Я с Наташей не совсем знаком и приведу с собой еще двух совершенно посторонних людей. Это неудобно...
– Можно и без Нюрки, - не обиделся Федя.
– Нет, Федя. Все равно неудобно, - мягко и настойчиво возразил Никитин.
– Большое вам спасибо за все. До свидания.
Никитин повернулся и пошел.
– Жень, постой!
– Федя подбежал к нему и стал на его пути.
Никитин остановился.
– Жень, я тебе друг?
– Друг.
– Так вот, слушай меня. Не ходи. Она тебя обженит. Вот зуб даю - обженит.
– И очень хорошо.
– Женя!
– Федя приложил руку к сердцу.
– Я старше тебя, у меня опыт... Я уже про эту бабу все понял. Я тебе все про твою жизнь могу рассказать; ты с работы вернешься, устал как черт, так она тебя домой не пустит. Приведешь товарища, сядешь поговорить, так она нос воротит! Детей от тебя будет прятать, будто ты Гитлер... А еще я тебе скажу: она на тебя в прокуратуру на принудлечение подаст. Не ходи, Женя! Мой тебе совет - не ходи!
– Она не такая, - возразил Никитин.
– Она нам обрадуется. Мы сейчас придем и скажем: "Здравствуйте, нам без вас одиноко". Она скажет: "А мне без вас". Мы скажем: "А мы вам духи принесли. Подарок из Франции".

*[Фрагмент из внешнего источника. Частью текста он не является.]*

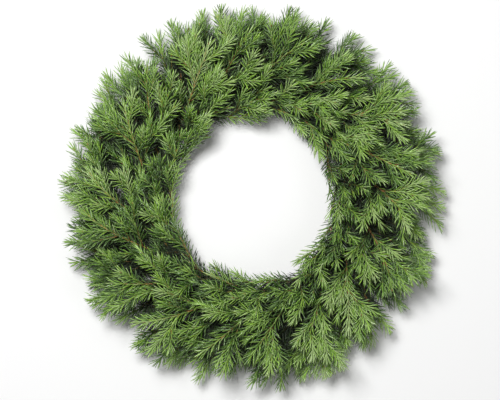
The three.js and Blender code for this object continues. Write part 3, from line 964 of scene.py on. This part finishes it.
# painted shade: the low shoots' needles are made darker
LOW_PAINTED_SHADE = 0.1
WOOD_TONES = (0.3, 0.85)
BUD_SIZES = (0.8, 1.05)
BUD_TONES = (0.3, 0.9)
HOLE_CLEARANCE = 1.0
HOLE_SHARES = (0, 0.5)  # how much of the wave a needle draws back
RIM_WAVES = [(1, 0.4, 3.0), (2, 0.0, 1.5)]  # waves round the rim, their phases and heights
RIM_SHARES = (0.5, 1)
SHORTEST_SHARE = 0.5


def bound_points(spray):
    """The arc of the ring that the cut stem lies along until it comes free."""
    start = spray["station"] * STATION_STEP
    seat = ROWS[spray["row"]]["seat"]
    shares = np.linspace(0, 1, BOUND_STEPS)[:-1]
    return np.array([polar(start + share * BOUND_SPAN, *seat) for share in shares])


def rim_wave(places):
    """How far the rim, not quite round either, draws back at each place."""
    around = np.arctan2(places[..., 1], places[..., 0])
    return sum(height * (1 + np.cos(waves * around - phase)) for waves, phase, height in RIM_WAVES)


def trimmed(root, outward, length, rng):
    """Lengths that end at the wreath's two edges, and which needles are left."""
    tips = root + outward * length[:, None]
    root_level = np.hypot(root[:, 0], root[:, 1])
    tip_level = np.hypot(tips[:, 0], tips[:, 1])
    hole_waves = hole_wave(root) * rng.uniform(*HOLE_SHARES, len(root))
    rim = REACH - rim_wave(root) * rng.uniform(*RIM_SHARES, len(root))
    edge = np.where(tip_level > root_level, rim, HOLE_RADIUS + HOLE_CLEARANCE + hole_waves)
    gained = np.where(tip_level == root_level, 1, tip_level - root_level)
    share = np.clip((edge - root_level) / gained, 0, 1)
    return length * share, (share > SHORTEST_SHARE) & (tips[:, 2] > LOWEST_NEEDLE)


def joined(coats, rng):
    """The needles of several twigs as one set, without those that have no room."""
    root, outward, forward, length, tones = (np.concatenate(column) for column in zip(*coats))
    length, kept = trimmed(root, outward, length, rng)
    return [column[kept] for column in (root, outward, forward, length, tones)]


def grow(spray, rng):
    """The blocks of a spray's wood, its needles in sight, and its plainer low needles."""
    wood, coats, low_coats = [], [], []
    spray_tone = rng.uniform(*SPRAY_TONES) + ROW_TONES[spray["row"]]
    for kind, (sides, steps, (thick, thin), bare, old, per_mm) in TWIG_FORMS.items():
        low = kind == "low_shoots"
        for curve in [spray[kind]] if kind == "leader" else spray[kind]:
            shares = np.linspace(0, 1, steps)
            points = curve.at(shares)
            radii = thick + (thin - thick) * shares
            ages = old + (YOUNG - old) * shares
            if kind == "leader":
                bound = bound_points(spray)
                points = np.concatenate([bound, points])
                radii = np.concatenate([np.linspace(BOUND_RADIUS, thick, len(bound)), radii])
                ages = np.concatenate([np.linspace(BOUND_AGE, old, len(bound)), ages])
            wood.append(tube(points, radii, sides, ages, rng.uniform(*WOOD_TONES)))
            if not low:
                wood.append(bud(curve, rng.uniform(*BUD_SIZES), rng.uniform(*BUD_TONES)))
            shoot_tone = spray_tone + rng.normal(0, SHOOT_SPREAD) - (LOW_PAINTED_SHADE if low else 0)
            needles = coat(curve, bare, (thick, thin), per_mm, shoot_tone, rng)
            (low_coats if low else coats).append(needles)
    return wood, joined(coats, rng), joined(low_coats, rng)


draws = [np.random.default_rng(COAT_SEED + number) for number in range(len(sprays))]
grown = [grow(spray, rng) for spray, rng in zip(sprays, draws)]
print("needles:", sum(len(needles[0]) + len(low[0]) for _, needles, low in grown))

# %% [markdown]
# ## Painted light and shade on the needles
# Needles that open in full light are painted a fresh yellow-green, and those under other twigs are
# painted dark: this is painted light and painted shade in their tone. The lamps alone leave the
# depth too light, because the floor and the sky light it from all round. So the needles over each
# one are counted on a grid of columns cut into layers, and set its painted shade. The same is done
# from below for the back, and painted side light reaches the rim and the hole's edge.

# %% Paint shade on the needles below others
CELL = 7.0
LAYER = 8.0
CELLS = 90
LAYERS = 16
BLURS = 5
DEEP_COVER = 3.2  # needles over a fully shaded place
SHADE = 1.04  # how far the painted shade and painted light move a tone
OPEN_LIGHT = 0.2  # a tone's painted light in the open, as a share of that
BACK_COVER = 0.45  # the shade where only the back's light reaches
SIDE_LIGHT = (225, 60)  # the radius where side light starts, and over how much it grows
HOLE_LIGHT = (140, 30)  # the same for light from the hole
MOST_OPEN = 0.75


def middles(needles):
    root, outward, _, length, _ = needles
    return root + outward * length[:, None] / 2


def grid_places(points):
    across = ((points[:, :2] + CELL * CELLS / 2) / CELL).astype(int)
    across = np.clip(across, 1, CELLS - 2)
    return across[:, 0], across[:, 1], np.clip((points[:, 2] / LAYER).astype(int), 0, LAYERS - 1)


def needles_past(crowd):
    """How shaded each place is by the needles two layers or more above it."""
    cover = np.zeros_like(crowd)
    cover[:, :, :-2] = np.cumsum(crowd[:, :, ::-1], axis=2)[:, :, ::-1][:, :, 2:]
    for axis in (0, 1) * BLURS:
        cover = (np.roll(cover, 1, axis) + 2 * cover + np.roll(cover, -1, axis)) / 4
    return np.minimum(cover / DEEP_COVER, 1)


both_coats = [coats for _, *pair in grown for coats in pair]
crowd = np.zeros((CELLS, CELLS, LAYERS))
for needles in both_coats:
    np.add.at(crowd, grid_places(middles(needles)), 1)
from_above = needles_past(crowd)
from_below = needles_past(crowd[:, :, ::-1])[:, :, ::-1]
cover = np.minimum(from_above, BACK_COVER + (1 - BACK_COVER) * from_below)
for needles in both_coats:
    middle = middles(needles)
    level = np.hypot(middle[:, 0], middle[:, 1])
    past_rim = (level - SIDE_LIGHT[0]) / SIDE_LIGHT[1]
    past_hole = (HOLE_LIGHT[0] - level) / HOLE_LIGHT[1]
    open_side = np.clip(np.maximum(past_rim, past_hole), 0, MOST_OPEN)
    # painted light in the open and painted shade under cover, set in the tone
    lit = OPEN_LIGHT - cover[grid_places(middle)] * (1 - open_side)
    needles[4] = np.clip(needles[4] + SHADE * lit, *TONE_LIMITS)
print("share of the wreath in deep shade:", round(float(cover[crowd > 0].mean()), 2))

# %% [markdown]
# ## The sprays' pieces
# With the tones settled, the needles and the wood of each spray can become meshes. It could be
# done while they grow, but no needle's shade is known before the last spray is laid.

# %% Make the pieces of every spray
PEG_EVERY = 3
PEG_TONES = (0.3, 0.9)
triangle_total = 0
for spray, rng, (wood, needles, low_needles) in zip(sprays, draws, grown):
    root, outward = needles[0][::PEG_EVERY], needles[1][::PEG_EVERY]
    wood.append(pegs(root, outward, rng.uniform(*PEG_TONES, len(root))))
    shapes = [
        needle_shapes(*needles, NEEDLE_RINGS, rng),
        needle_shapes(*low_needles, PLAIN_RINGS, rng),
    ]
    for word, map_name, blocks, material in (
        ("needles", "needle_map", shapes, needle_material),
        ("twigs", "bark_map", wood, bark_material),
    ):
        mesh = make_mesh(spray["name"].replace("spray", word), map_name, blocks)
        add_piece(mesh, material, spray["name"])
        triangle_total += triangles_in(mesh)
print("triangles in the sprays:", triangle_total)

# %% [markdown]
# ## The wire ring
# The ring is stout steel wire with a dark green lacquer, its ends butted and welded. It could be a
# curve with a bevel, but a torus is its exact form, so the fine piece is a rounder torus on the
# same circle as its CAD node. A soft cloud of noise makes the lacquer a little worn and uneven.

# %% Make the ring
WORN_GREY = (0.16, 0.17, 0.15)
bpy.ops.mesh.primitive_torus_add(
    major_radius=RING_RADIUS * MM,
    minor_radius=RING_HALF_HEIGHT * MM,
    major_segments=144,
    minor_segments=14,
    location=(0, 0, (RING_BOTTOM + RING_HALF_HEIGHT) * MM),
)
ring = bpy.context.object
ring.name = "fine_ring"
bpy.ops.object.transform_apply(location=True)
bpy.ops.object.shade_smooth()


def lacquer(name, colour, scale):
    """Green lacquer, a little worn and uneven in its shine."""
    finish = Finish(name)
    place = finish.node("ShaderNodeTexCoord", output=3)
    grain = {"Vector": place, "Scale": scale, "Detail": 3.0}
    cloud = finish.node("ShaderNodeTexNoise", inputs=grain)
    worn = cloud.rise(0.62, 0.75)
    tint = finish.mix(worn * 0.5, colour, WORN_GREY)
    shine = 0.35 + 0.25 * cloud
    return finish.set(Base_Color=tint, Roughness=shine, Metallic=0.0, Coat_Weight=0.3)


ring.data.materials.append(lacquer("ring_lacquer", (0.018, 0.06, 0.03), 240.0))
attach(ring, "root")
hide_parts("ring")
print("ring made")

# %% [markdown]
# ## The binding wire
# Thin lacquered wire winds round ring and stems, two turns to a bunch, each turn pulled tight over
# the stems and flat under the ring. A round coil would stand off from the stems, so its way has
# five bends to a turn, and a smooth spline through them gives the wire its pulled look.

# %% Wind the binding wire
HALF_WIRE = BINDING_WIRE / 2
WIRE_FOOT = RING_WIRE / 2 + GAP
WIRE_SIDE = SIDE_SEAT + STEM_HALF_WIDTH + WIRE_SLACK + HALF_WIRE
SHOULDER = LOW_SEAT - BUTT_RADIUS / 2
BENDS = [
    (-WIRE_FOOT, HALF_WIRE),
    (-WIRE_SIDE, SHOULDER),
    (0.0, HIGH_SEAT + BUTT_RADIUS + WIRE_SLACK + HALF_WIRE),
    (WIRE_SIDE, SHOULDER),
    (WIRE_FOOT, HALF_WIRE),
]  # how far out from the ring's middle, and how high
TOP_BEND = 0.4  # the third bend's share of a turn
BENDS_LEFT_OUT = 2  # the last turn ends early, so the wire's two ends lie apart
BEND_STEPS = 5
WIRE_PULL = 0.25
WIRE_SIDES = 6


def between(p0, p1, p2, p3, share):
    """A place from the second of four points to the third, on a smooth spline through them."""
    m1, m2 = (p2 - p0) * WIRE_PULL, (p3 - p1) * WIRE_PULL
    return (
        (2 * share**3 - 3 * share**2 + 1) * p1
        + (share**3 - 2 * share**2 + share) * m1
        + (3 * share**2 - 2 * share**3) * p2
        + (share**3 - share**2) * m2
    )


def wire_path():
    """Points along the whole wire, rounded between its bends."""
    count = STATIONS * TURNS_PER_STATION * len(BENDS) - BENDS_LEFT_OUT
    pitch = STATION_STEP / TURNS_PER_STATION
    places = np.array([
        (FIRST_TURN + (index / len(BENDS) - TOP_BEND) * pitch, *BENDS[index % len(BENDS)])
        for index in range(count)
    ])
    padded = np.concatenate([places[:1], places, places[-1:]])
    path = [
        between(*padded[index : index + 4], share)
        for index in range(count - 1)
        for share in np.arange(BEND_STEPS) / BEND_STEPS
    ]
    path.append(places[-1])
    return np.array([
        polar(advance, RING_RADIUS + out, max(height, HALF_WIRE)) for advance, out, height in path
    ])


def swept(points, radius, sides):
    """A tube whose frame turns with the path and never flips."""
    forward = unit(np.gradient(points, axis=0))
    upward = np.zeros_like(points)
    upward[0] = upright(forward[0])
    for index in range(1, len(points)):
        carried = upward[index - 1]
        upward[index] = unit(carried - forward[index] * (carried @ forward[index]))
    around = circles(upward, np.cross(forward, upward), sides)
    skin = (points[:, None, :] + around * radius).reshape(-1, 3)
    skin[:, 2] = np.maximum(skin[:, 2], 0)
    last = (len(points) - 1) * sides
    ends = [tuple(reversed(range(sides))), tuple(range(last, last + sides))]
    mesh = bpy.data.meshes.new("fine_binding_wire")
    mesh.from_pydata((skin * MM).tolist(), [], side_faces(len(points), sides) + ends)
    mesh.update()
    return mesh


wire_mesh = swept(wire_path(), HALF_WIRE, WIRE_SIDES)
for polygon in wire_mesh.polygons:
    polygon.use_smooth = True
binding_lacquer = lacquer("binding_lacquer", (0.035, 0.095, 0.035), 300.0)
add_piece(wire_mesh, binding_lacquer, "binding_wire")
print("wire triangles:", triangles_in(wire_mesh))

– Фига мы ей принесем, - отредактировал Федя.
– Духи-то в пинжаке остались. Ты же их в пинжак засунул. На сей раз Федя звонил в квартиру Гусаковых, и на сей раз ему отворила Изабелла - в вельветовых брючках. Изабелла серьезно отличалась от бабушки в платочке, она текла в совершенно другом возрастном коридоре и совершенно другого хотела от жизни. Но Федя не заметил никакой разницы.